EECS 70 Discrete Mathematics and Probability Theory Fall 2020
Introduction to Discrete Probability
Note 13
Probability theory has its origins in gambling — analyzing card games, dice, roulette wheels. Today it is an essential tool in engineering and the sciences. No less so in EECS, where its use is widespread in algorithms, systems, signal processing, learning theory and control/AI.
Here are some typical statements that you might see concerning probability:
1. The chance of getting a flush in a 5-card poker hand is about 2 in 1000.
2. The chance that this randomized primality testing algorithm outputs “prime” when the input is not prime is at most one in a trillion.
3. In this load-balancing scheme, the probability that any processor has to deal with more than 12 re- quests is negligible.
4. The average time between system failures is about 3 days.
5. There is a 30% chance of a magnitude 8.0 earthquake in Northern California before 2030.

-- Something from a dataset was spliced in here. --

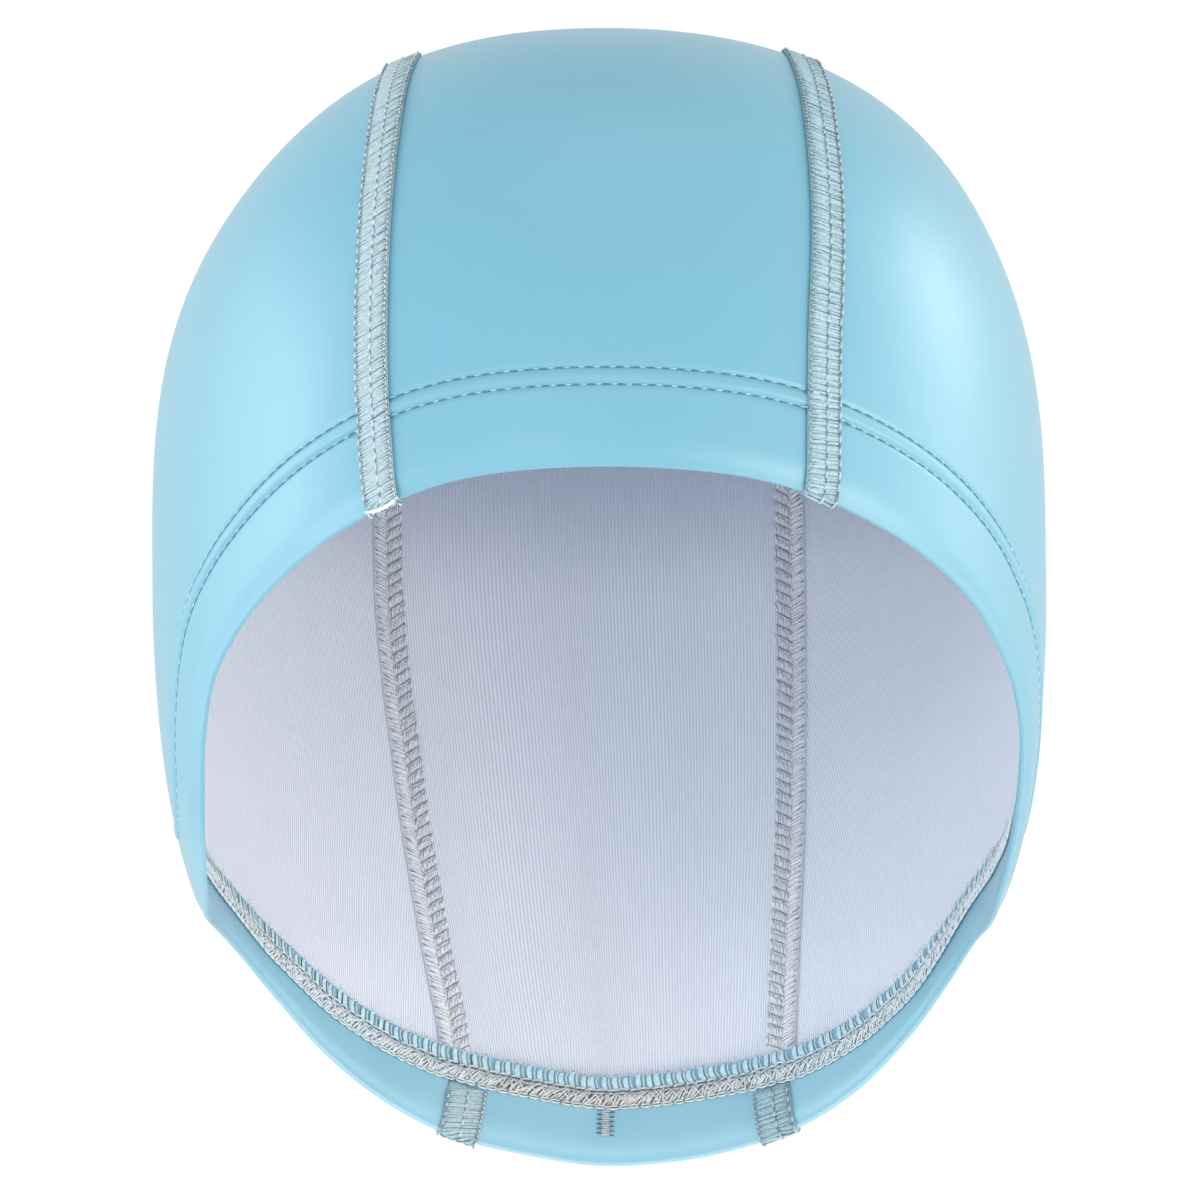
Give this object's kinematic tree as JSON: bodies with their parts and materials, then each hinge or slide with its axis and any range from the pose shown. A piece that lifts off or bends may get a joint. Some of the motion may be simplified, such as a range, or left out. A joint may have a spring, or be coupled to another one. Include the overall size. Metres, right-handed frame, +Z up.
{
  "type": "swim cap",
  "caption": "Stretch swim cap in the shape it has on a head: coated panels, flat seams from brow to nape and a turned-in stitched hem.",
  "frame": {"origin": "the inner face of the crown, at the middle, where the top of the head touches the cap", "axes": "+Z up, +Y from brow to nape, +X to the right of someone who looks at the brow"},
  "size_m": [0.1594, 0.196, 0.1959],
  "materials": {
    "coated_knit": "polyester and elastane knit with a smooth satin polyurethane coat outside and a white knitted face inside",
    "seam_thread": "pale grey textured nylon thread in flat lock stitches",
    "hem_thread": "grey textured nylon thread in cover stitches"
  },
  "bodies": {
    "root": {"middle_panel": "coated_knit", "side_panel_left": "coated_knit", "side_panel_right": "coated_knit", "outer_seam_left": "seam_thread", "outer_seam_right": "seam_thread", "inner_seam_left": "seam_thread", "inner_seam_right": "seam_thread", "hem_cover_stitch": "hem_thread", "nape_tack": "hem_thread"}
  },
  "joints": []
}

Implicit in all such statements is the notion of an underlying probability space. This may be the result of a random experiment that we have ourselves constructed (as in 1, 2 and 3 above), or some model we build of the real world (as in 4 and 5 above). None of these statements makes sense unless we specify the probability space we are talking about: for this reason, statements like 5 (which are typically made without this context) are almost content-free.
In this note, we will try to understand all this more clearly. The first important notion here is that of a random experiment. We will start by introducing the space of all possible outcomes of the experiment, called a sample space. Each element of the sample space is assigned a probability which tells us how likely the outcome is to occur when we actually perform the experiment.
1 Random Experiments
In general, a random experiment consists of drawing a sample of k elements from a set S of cardinality n. The possible outcomes of such an experiment are exactly the objects that we counted in the last note. Recall from the last note that we considered four possible scenarios for counting, depending upon whether we sampled with or without replacement, and whether the order in which the k elements are chosen does or does not matter. The same will be the case for our random experiments. The outcome of a random experiment is called a sample point, and the sample space (often denoted by Ω) is the set of all possible outcomes of the experiment.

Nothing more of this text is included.